I just don't see a 2M increase in O and Ds. Pit has a failing economy and an aging population. You might see an increase just because people are leaving :) Greeter
 
richb624 said:
Which situation most benefits Pittsburgh's regional economy.
If only the answer were easy. For example, an airline hubbing in PIT will typically have more than the basic ground crew. They'll have maintenance as well, and often res and management functions at that location.

On the other hand, lower average fares should stimulate commerce and bring more business to the city.

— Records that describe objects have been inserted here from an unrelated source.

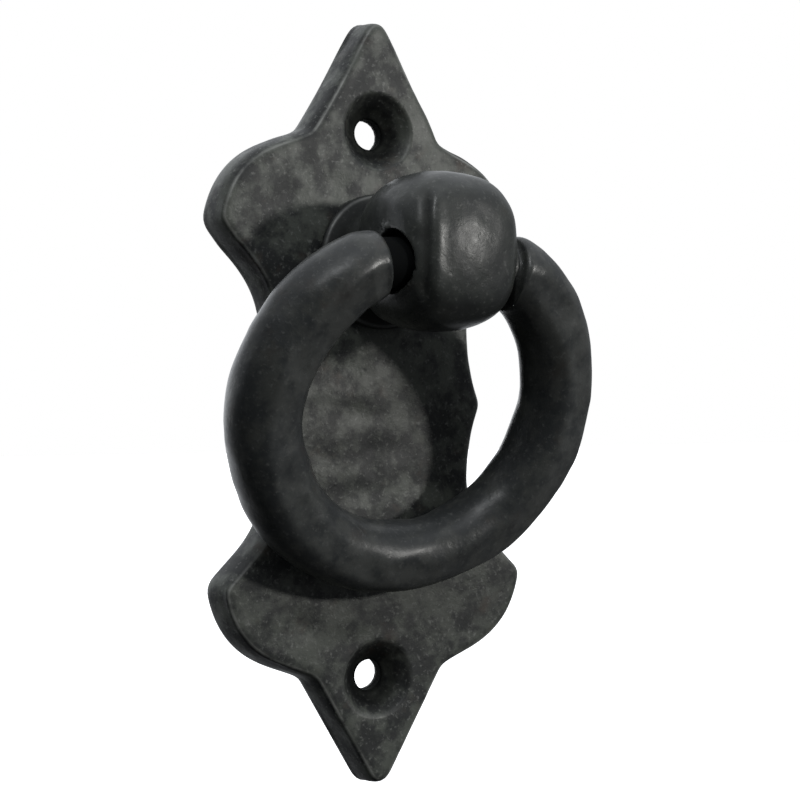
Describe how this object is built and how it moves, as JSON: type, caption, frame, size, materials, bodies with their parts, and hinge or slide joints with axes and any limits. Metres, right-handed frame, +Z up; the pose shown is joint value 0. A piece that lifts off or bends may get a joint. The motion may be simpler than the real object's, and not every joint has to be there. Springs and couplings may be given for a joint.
{
  "type": "door knocker",
  "caption": "Ring door knocker: spear-ended screw-on backplate, ball knob with a cross eye, and a forged ring that swings in the eye and strikes the plate.",
  "frame": {"origin": "centre of the backplate's back face, which lies against the door", "axes": "+Z up, +X across the door to the right as seen from the front, the knocker's front faces -Y and the door is at +Y"},
  "size_m": [0.0646, 0.0365, 0.13],
  "materials": {
    "plate_iron": "black antique finish, satin, softly hammered face with rubbed edges",
    "knob_iron": "black antique finish, satin, smooth with small pits",
    "screw_steel": "blackened steel, dull",
    "ring_iron": "black antique finish, satin, softly hammered bar"
  },
  "bodies": {
    "plate": {"backplate": "plate_iron", "knob": "knob_iron", "knob_screw": "screw_steel"},
    "ring": {"ring": "ring_iron"}
  },
  "joints": [
    {"name": "ring_swing", "type": "hinge", "parent": "plate", "child": "ring", "pos_m": [0, -0.0284, 0.0215], "axis": [-1, 0, 0], "range_deg": [0, 219]}
  ]
}
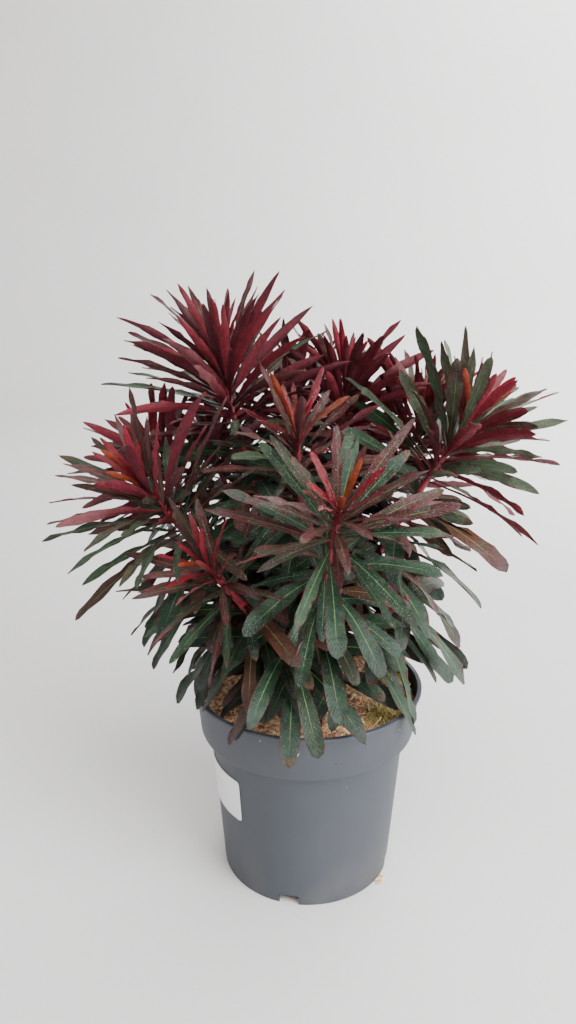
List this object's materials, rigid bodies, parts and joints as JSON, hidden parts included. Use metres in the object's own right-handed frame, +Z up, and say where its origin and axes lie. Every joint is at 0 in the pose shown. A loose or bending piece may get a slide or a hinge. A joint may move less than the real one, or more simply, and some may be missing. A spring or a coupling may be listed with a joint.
{
  "type": "potted euphorbia",
  "caption": "Bushy shrub with spiralling whorls of narrow wine-red and dark green leaves on upright stems, planted in soil in a round tapered nursery pot with a wide collar.",
  "frame": {"origin": "centre of the pot's underside, on the pot's axis, at the level of the surface that it stands on", "axes": "+Z up along the pot's axis; -Y towards the viewer, the side with the front drain notch; +X to the viewer's right"},
  "size_m": [0.3895, 0.3905, 0.4964],
  "materials": {
    "pot": "matte mid-grey injection-moulded plastic, black inside",
    "label": "smooth white label stock, blank",
    "soil": "loose potting mix of dark peat and pale wood fibre with some moss",
    "leaf_red": "smooth leaf, wine red beneath and dark green to crimson above",
    "leaf_green": "smooth leaf, dark green with a pale midrib and a reddish edge"
  },
  "bodies": {
    "root": {"pot": "pot", "pot_label": "label", "soil": "soil", "top_left_leafy_stem": "leaf_green", "top_left_crown": "leaf_red", "right_leafy_stem": "leaf_green", "right_crown": "leaf_red", "front_leafy_stem": "leaf_green", "front_crown": "leaf_red", "left_front_leafy_stem": "leaf_green", "left_front_crown": "leaf_red", "top_middle_leafy_stem": "leaf_green", "top_middle_crown": "leaf_red", "centre_leafy_stem": "leaf_green", "centre_crown": "leaf_red", "left_back_leafy_stem": "leaf_green", "left_back_crown": "leaf_red", "low_left_leafy_stem": "leaf_green", "low_left_crown": "leaf_red", "right_back_leafy_stem": "leaf_green", "right_back_crown": "leaf_red", "top_back_leafy_stem": "leaf_green", "top_back_crown": "leaf_red", "back_left_leafy_stem": "leaf_green", "back_left_crown": "leaf_red", "back_leafy_stem": "leaf_green", "back_crown": "leaf_red", "far_back_leafy_stem": "leaf_green", "far_back_crown": "leaf_red", "back_right_leafy_stem": "leaf_green", "back_right_crown": "leaf_red", "low_front_leafy_stem": "leaf_green", "low_right_leafy_stem": "leaf_green", "foot_left_leafy_stem": "leaf_green", "foot_back_leafy_stem": "leaf_green"}
  },
  "joints": []
}
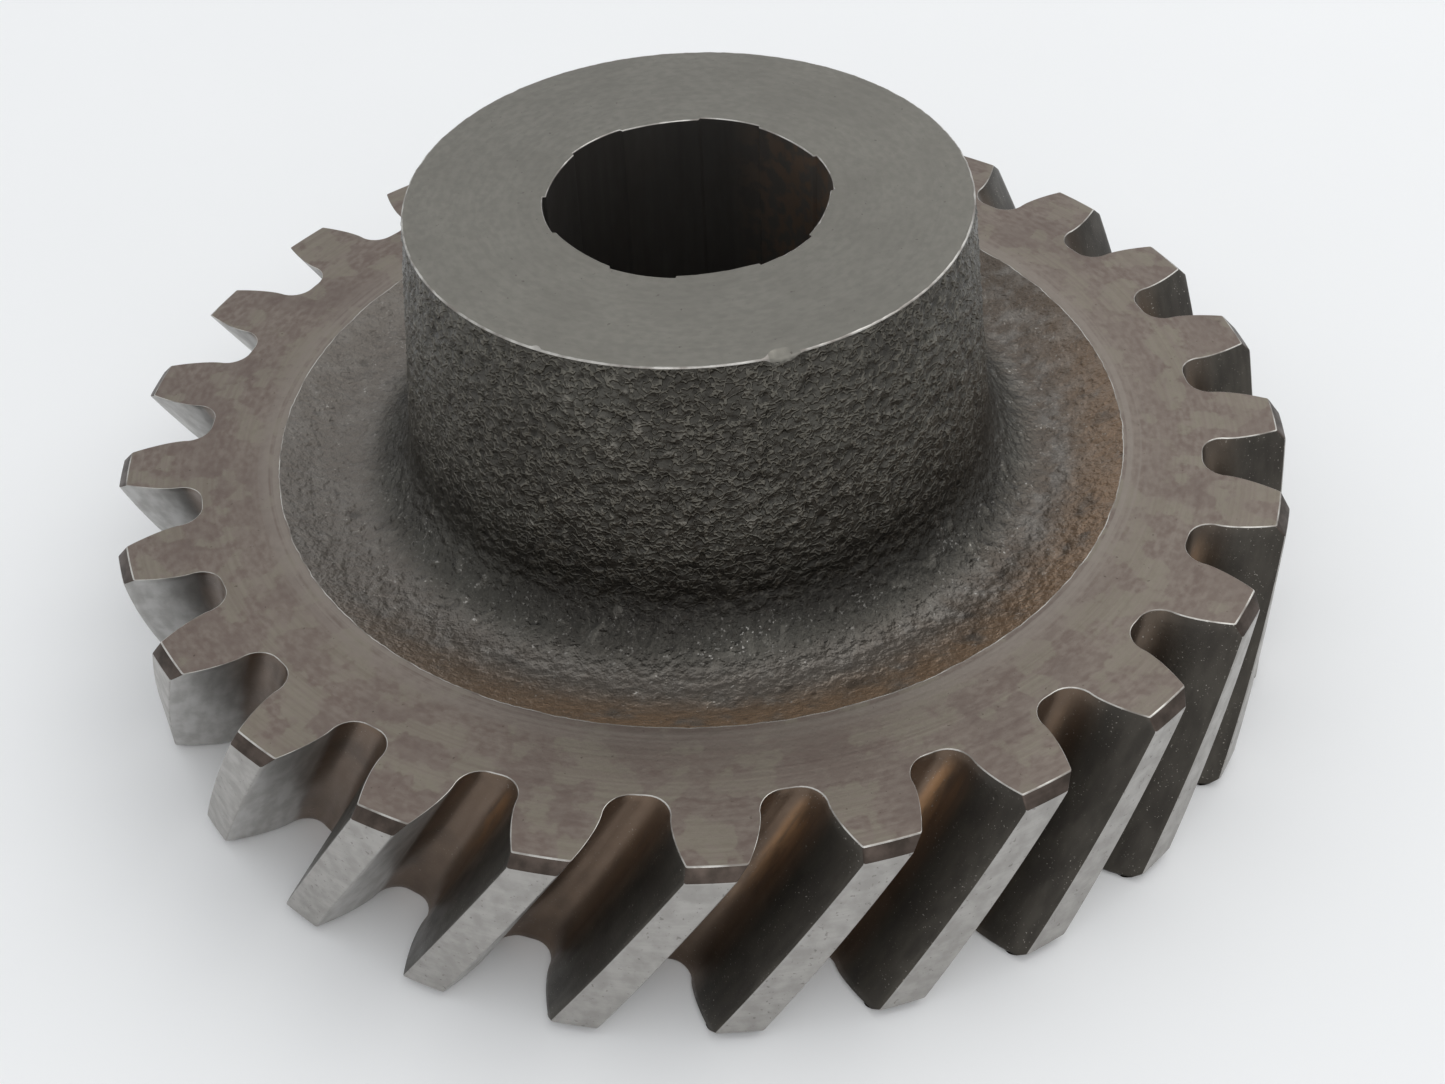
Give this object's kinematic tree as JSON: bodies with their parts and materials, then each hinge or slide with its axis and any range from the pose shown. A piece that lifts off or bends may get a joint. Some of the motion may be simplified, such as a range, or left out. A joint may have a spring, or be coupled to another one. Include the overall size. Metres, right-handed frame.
{
  "type": "helical gear",
  "caption": "Right-hand helical gear with a dished cast web, a long hub on one side and a lobed through bore.",
  "frame": {"origin": "on the gear's axis, in the plane of the flat back face that it rests on", "axes": "+Z along the axis from the back face towards the hub's end; +X through the middle of one bore lobe"},
  "size_m": [0.112, 0.112, 0.0475],
  "materials": {
    "gear_iron": "as-cast web and hub side, turned faces, hobbed teeth, light oil and surface rust"
  },
  "bodies": {
    "root": {"helical_gear": "gear_iron"}
  },
  "joints": []
}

So, is the loss of the airline hub staff more or less than the gain of commerce?

That's a rhetorical question, because nobody knows the answer. There are far too many variables to be able to cite other cities as conclusive examples.
 
Recently, there was a news blip on one of the networks regarding the best and worst cities to live in if you are single. Pittsburgh was rated one of the worst in the states.
 
Walmartgreeter said:
I just don't see a 2M increase in O and Ds. Pit has a failing economy and an aging population. You might see an increase just because people are leaving :) Greeter
I disagree...

While I don't know if the traffic can grow by 66%, I do see a marked increase in pax O&D PIT Pax... Here is why...

1. LCC's will enter PIT at some level. Southwest has brought it's "Southwest Effect" to cities with less than 10 flights/day (i.e. ALB, BUF, ORF). Also, I see AirTran and JetBlue in PIT, as they both have a hundred airplanes to fly somewhere.

2. US Airways pullback of small regional markets combined with the "Southwest Effect" will draw pax to PIT, instead of away... Here's an example... US Airways drops Altoona and Johnstown... PIT now has $49ow fares to JFK on JetBlue and more $99ow fares on AirTran to Florida... Now, not only to folks from PIT fly more (and from PIT), but more folks from Altoona and Johnstown and Wheeling and Clarksburg use PIT.